Marco Albrecht: Wir unterscheiden hier grundsätzlich Projekte in oder an der Immobilie, welche meistens Unternehmen oder Immobiliengesellschaften sind. Die größte Herausforderung hier ist die Anschlussleistung der Immobilie. In aller Regel muss eine zusätzliche Leistung zur Verfügung gestellt werden. Wir planen immer mit einem intelligenten Last- und Lademanagement, trotzdem sind die meisten Immobilien auf die Leistungen der Elektromobilität nicht ausgerichtet. Hinzu kommt, dass es eine weitere Herausforderung ist, diese zusätzliche Leistung vom Netzbetreiber zu erhalten. Deshalb versuchen wir auch immer die Möglichkeit der vor Ort erzeugten Energie zu betrachten und beraten zum Thema Photovoltaik. Sie ist oftmals ein probates Mittel, um Leistung zu den Ladepunkten zu bringen.
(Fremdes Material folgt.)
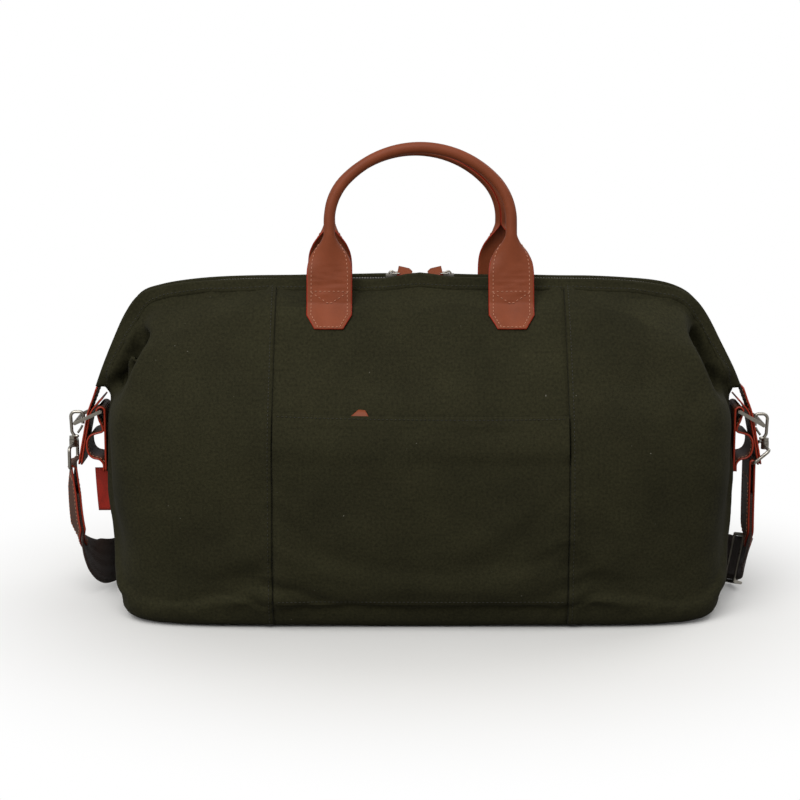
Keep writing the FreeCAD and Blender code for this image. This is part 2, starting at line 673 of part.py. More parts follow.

Bei Ladeinfrastrukturprojekten im öffentlichen oder öffentlich zugänglichen Raum ist das Thema der Genehmigungsverfahren mit einem sehr hohen Aufwand verbunden. Hier sind neben dem Netzanschluss auch oftmals baurechtliche Bestimmungen sehr zeitintensiv. Gerade hier hoffen wir auf die Vorhaben der Regierung hinsichtlich des Bürokratieabbaus und der Beschleunigung von Genehmigungsverfahren durch Digitalisierung.
4. Auf welche Lösungen sollten Ihrer Meinung nach Unternehmen setzen,
die Ladeinfrastruktur anbieten und realisieren möchten?
Marco Albrecht: Wir haben bei unseren Kunden und auch in unserem Unternehmen festgestellt, dass ein Unternehmen ökologisch und auch ökonomisch mit Batterie-Elektrofahrzeugen (BEV) wesentlich besser fährt, im wahrsten Sinne des Wortes. Die Punkte Nachhaltigkeit (ESG) und EU-Taxonomie werden in den nächsten Jahren große Herausforderungen an den Firmenfuhrpark stellen. Hier kann man mit einem adäquaten Angebot an Alternativen stark punkten. Wir versuchen beispielsweise unseren Mitarbeitenden Alternativen, wie etwa ÖPNV-Tickets, Bike-Leasing oder BEV aus unserem Pool, zum individuellen Dienstwagen zu bieten. Wenn Mitarbeitende einen Dienstwagen benötigen, dann muss dieser rein batterieelektrisch sein und in der Firma oder zu Hause geladen werden können. Das ist für ein Unternehmen am effizientesten und günstigsten. Arbeitnehmende, die daheim eine Lademöglichkeit haben, starten jeden Morgen mit einem vollgeladenen Elektrofahrzeug in den Arbeitstag. Daher ist bei allen Beratungen das Thema charge@home eine wichtige Grundlage.
5. Wohin entwickelt sich der Markt und welche technologischen Trends erwartet die Branche?
Marco Albrecht: Ganz klar wird es kein Immobilienprojekt ohne die Integration von Ladeinfrastruktur mehr geben. Auch wird keine kommunale Entwicklung oder Quartiersentwicklung ohne ein Elektromobilitätskonzept auskommen. Rein technologisch können wir seriös nur acht bis zehn Jahre in die Zukunft schauen. Hier empfehlen wir auf Ladehardware zu setzen, die standardisierte Schnittstellen, wie ModBus besitzt, aber auch auf weitere Protokolle, wie z. B. EEBus upgedatet werden können. Aus Komfortgründen ist ein angeschlagenes Kabel und ISO 15118 mit „Plug´n´charge“ sehr wertvoll. Auch auf die weiteren Möglichkeiten durch die ISO 15118-20, so z. B. bidirektionales Laden und auch präzisere Möglichkeiten des Lastmanagements, sollte man achten. DC-Wallboxen mit Ladeleistungen zwischen 25 und 60 kW sind eine sehr gute Möglichkeit auch die mittleren Standzeiten gut zu bedienen. Hier ist es immer sehr wichtig die Nutzung und die Nutzenden zu kennen bzw. zu analysieren. Neue Möglichkeiten, wie Vehicle2Home oder Vehicle2Grid werden hier einen wichtigen Beitrag für das dezentrale und überwiegend aus Erneuerbaren Energien gespeiste Energienetz der Zukunft leisten.